Work instructions: Reproduce the span that opens at the line containing "Keep writing the" and closes at the line containing "return side * w, u, v", both lines included, without alteration and without any other line.
═════ The data ═════
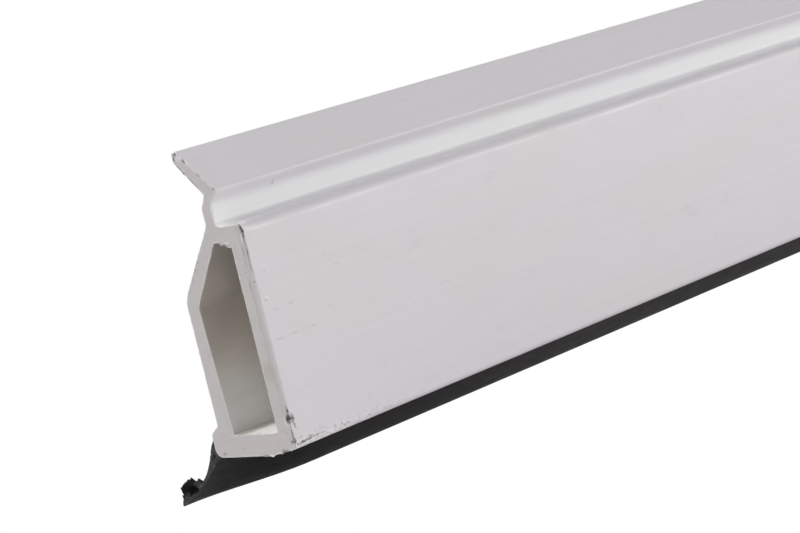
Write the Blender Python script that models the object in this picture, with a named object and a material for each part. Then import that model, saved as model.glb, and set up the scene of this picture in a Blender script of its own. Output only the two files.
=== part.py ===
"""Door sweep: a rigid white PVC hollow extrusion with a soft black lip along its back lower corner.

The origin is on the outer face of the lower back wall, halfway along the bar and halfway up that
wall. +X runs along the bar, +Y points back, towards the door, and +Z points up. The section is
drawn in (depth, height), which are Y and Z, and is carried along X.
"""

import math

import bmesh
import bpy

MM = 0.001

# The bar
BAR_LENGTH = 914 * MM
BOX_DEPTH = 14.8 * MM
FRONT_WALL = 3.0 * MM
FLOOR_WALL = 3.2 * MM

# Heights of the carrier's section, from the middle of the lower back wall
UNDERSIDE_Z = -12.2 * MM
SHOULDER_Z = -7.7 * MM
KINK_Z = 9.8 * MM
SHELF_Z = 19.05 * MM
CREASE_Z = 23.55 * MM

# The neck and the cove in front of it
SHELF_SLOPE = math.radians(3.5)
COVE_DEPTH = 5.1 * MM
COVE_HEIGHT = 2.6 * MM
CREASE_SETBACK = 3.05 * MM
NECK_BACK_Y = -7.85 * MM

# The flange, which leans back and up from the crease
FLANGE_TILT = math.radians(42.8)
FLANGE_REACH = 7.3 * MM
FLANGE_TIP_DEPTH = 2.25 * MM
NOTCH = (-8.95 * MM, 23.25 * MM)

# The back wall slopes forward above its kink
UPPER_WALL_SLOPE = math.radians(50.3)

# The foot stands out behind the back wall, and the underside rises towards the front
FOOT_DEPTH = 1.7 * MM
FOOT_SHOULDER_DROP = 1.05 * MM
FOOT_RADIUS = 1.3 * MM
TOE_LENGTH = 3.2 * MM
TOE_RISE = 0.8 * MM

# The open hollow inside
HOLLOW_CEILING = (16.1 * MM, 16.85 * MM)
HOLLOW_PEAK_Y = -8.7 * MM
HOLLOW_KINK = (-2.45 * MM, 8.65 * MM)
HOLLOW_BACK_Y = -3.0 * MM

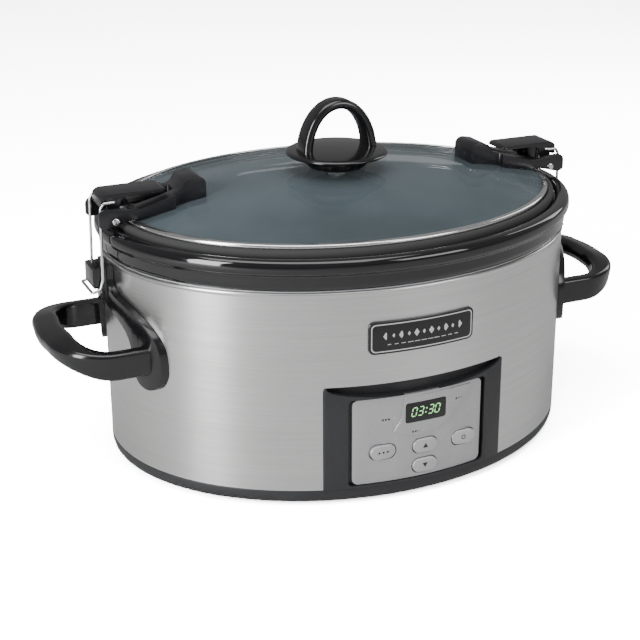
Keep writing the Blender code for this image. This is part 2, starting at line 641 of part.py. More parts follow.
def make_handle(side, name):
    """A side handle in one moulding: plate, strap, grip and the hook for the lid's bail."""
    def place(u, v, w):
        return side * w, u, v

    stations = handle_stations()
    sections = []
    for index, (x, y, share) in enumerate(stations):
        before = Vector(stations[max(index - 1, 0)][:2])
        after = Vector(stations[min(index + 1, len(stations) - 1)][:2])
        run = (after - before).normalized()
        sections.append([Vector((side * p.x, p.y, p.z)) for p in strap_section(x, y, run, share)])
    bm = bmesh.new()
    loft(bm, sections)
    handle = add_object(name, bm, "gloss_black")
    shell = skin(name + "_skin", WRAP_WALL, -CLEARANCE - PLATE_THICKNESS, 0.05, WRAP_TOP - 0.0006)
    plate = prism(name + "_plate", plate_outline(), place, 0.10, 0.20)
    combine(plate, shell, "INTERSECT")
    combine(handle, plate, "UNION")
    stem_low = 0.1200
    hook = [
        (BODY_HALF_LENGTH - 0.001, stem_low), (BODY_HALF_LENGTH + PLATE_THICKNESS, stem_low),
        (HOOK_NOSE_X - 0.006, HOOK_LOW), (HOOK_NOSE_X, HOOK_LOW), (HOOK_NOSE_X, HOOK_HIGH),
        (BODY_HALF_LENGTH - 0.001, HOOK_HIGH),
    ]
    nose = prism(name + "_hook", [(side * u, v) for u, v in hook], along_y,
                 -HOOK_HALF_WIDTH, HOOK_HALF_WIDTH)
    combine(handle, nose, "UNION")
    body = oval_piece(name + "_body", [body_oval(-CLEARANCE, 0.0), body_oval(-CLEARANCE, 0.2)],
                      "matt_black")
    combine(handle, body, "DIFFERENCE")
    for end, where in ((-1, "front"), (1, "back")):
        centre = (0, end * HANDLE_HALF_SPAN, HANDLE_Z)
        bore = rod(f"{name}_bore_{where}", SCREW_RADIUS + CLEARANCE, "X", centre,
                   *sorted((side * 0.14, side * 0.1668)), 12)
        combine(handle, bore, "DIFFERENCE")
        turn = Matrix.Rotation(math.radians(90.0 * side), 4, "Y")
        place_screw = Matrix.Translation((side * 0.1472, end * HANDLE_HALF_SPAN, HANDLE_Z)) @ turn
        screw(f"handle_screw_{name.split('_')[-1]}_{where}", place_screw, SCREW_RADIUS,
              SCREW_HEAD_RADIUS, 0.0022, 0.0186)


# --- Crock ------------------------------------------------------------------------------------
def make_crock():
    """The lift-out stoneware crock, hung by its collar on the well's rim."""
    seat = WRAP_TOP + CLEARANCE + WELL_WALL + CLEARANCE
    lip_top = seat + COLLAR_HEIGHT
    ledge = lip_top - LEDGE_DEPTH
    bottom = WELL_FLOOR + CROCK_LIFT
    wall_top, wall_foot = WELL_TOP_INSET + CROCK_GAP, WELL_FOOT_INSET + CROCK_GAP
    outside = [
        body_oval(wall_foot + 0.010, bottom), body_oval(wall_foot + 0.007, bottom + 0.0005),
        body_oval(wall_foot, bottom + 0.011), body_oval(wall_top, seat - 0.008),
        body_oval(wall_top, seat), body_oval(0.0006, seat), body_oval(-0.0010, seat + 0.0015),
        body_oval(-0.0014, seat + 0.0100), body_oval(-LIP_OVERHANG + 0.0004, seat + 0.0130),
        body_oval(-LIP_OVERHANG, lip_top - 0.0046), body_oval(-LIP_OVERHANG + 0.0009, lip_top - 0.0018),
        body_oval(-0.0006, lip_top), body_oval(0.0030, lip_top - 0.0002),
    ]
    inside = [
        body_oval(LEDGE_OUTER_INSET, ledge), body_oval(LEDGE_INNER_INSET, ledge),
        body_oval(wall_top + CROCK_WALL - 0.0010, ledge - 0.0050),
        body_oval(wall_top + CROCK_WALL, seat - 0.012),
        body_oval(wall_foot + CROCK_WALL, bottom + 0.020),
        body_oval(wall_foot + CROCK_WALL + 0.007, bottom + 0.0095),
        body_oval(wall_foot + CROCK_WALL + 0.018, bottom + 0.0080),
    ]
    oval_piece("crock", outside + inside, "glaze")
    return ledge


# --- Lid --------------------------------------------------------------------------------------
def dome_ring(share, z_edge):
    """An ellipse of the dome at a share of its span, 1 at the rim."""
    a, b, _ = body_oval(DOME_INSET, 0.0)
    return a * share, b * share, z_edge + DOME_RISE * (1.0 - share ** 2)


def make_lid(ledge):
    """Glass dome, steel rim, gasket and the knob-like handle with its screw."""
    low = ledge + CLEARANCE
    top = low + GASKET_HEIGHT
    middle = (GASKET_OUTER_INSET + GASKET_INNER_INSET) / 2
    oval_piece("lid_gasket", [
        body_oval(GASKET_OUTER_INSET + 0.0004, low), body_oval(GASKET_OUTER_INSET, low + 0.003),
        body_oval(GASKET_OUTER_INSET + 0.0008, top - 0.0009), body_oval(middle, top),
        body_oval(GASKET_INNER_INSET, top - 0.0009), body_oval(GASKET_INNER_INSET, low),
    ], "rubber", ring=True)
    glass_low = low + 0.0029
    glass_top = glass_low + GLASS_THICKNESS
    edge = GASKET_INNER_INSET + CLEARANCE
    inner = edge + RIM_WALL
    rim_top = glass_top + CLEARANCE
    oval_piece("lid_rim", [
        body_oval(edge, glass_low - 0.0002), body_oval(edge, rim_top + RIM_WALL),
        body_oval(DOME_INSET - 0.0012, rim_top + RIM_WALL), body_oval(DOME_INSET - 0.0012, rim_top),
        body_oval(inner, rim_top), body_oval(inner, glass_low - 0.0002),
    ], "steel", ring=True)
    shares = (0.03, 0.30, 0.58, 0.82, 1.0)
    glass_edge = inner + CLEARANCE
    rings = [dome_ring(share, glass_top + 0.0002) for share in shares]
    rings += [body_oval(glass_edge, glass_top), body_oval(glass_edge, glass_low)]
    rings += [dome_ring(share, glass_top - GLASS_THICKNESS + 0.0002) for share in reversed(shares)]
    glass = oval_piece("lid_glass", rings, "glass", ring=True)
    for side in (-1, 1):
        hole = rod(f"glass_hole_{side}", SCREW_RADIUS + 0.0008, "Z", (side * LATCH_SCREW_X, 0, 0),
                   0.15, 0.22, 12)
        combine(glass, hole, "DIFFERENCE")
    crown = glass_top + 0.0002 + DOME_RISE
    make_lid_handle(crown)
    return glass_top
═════
Solution:
Keep writing the Blender code for this image. This is part 2, starting at line 641 of part.py. More parts follow.
def make_handle(side, name):
    """A side handle in one moulding: plate, strap, grip and the hook for the lid's bail."""
    def place(u, v, w):
        return side * w, u, v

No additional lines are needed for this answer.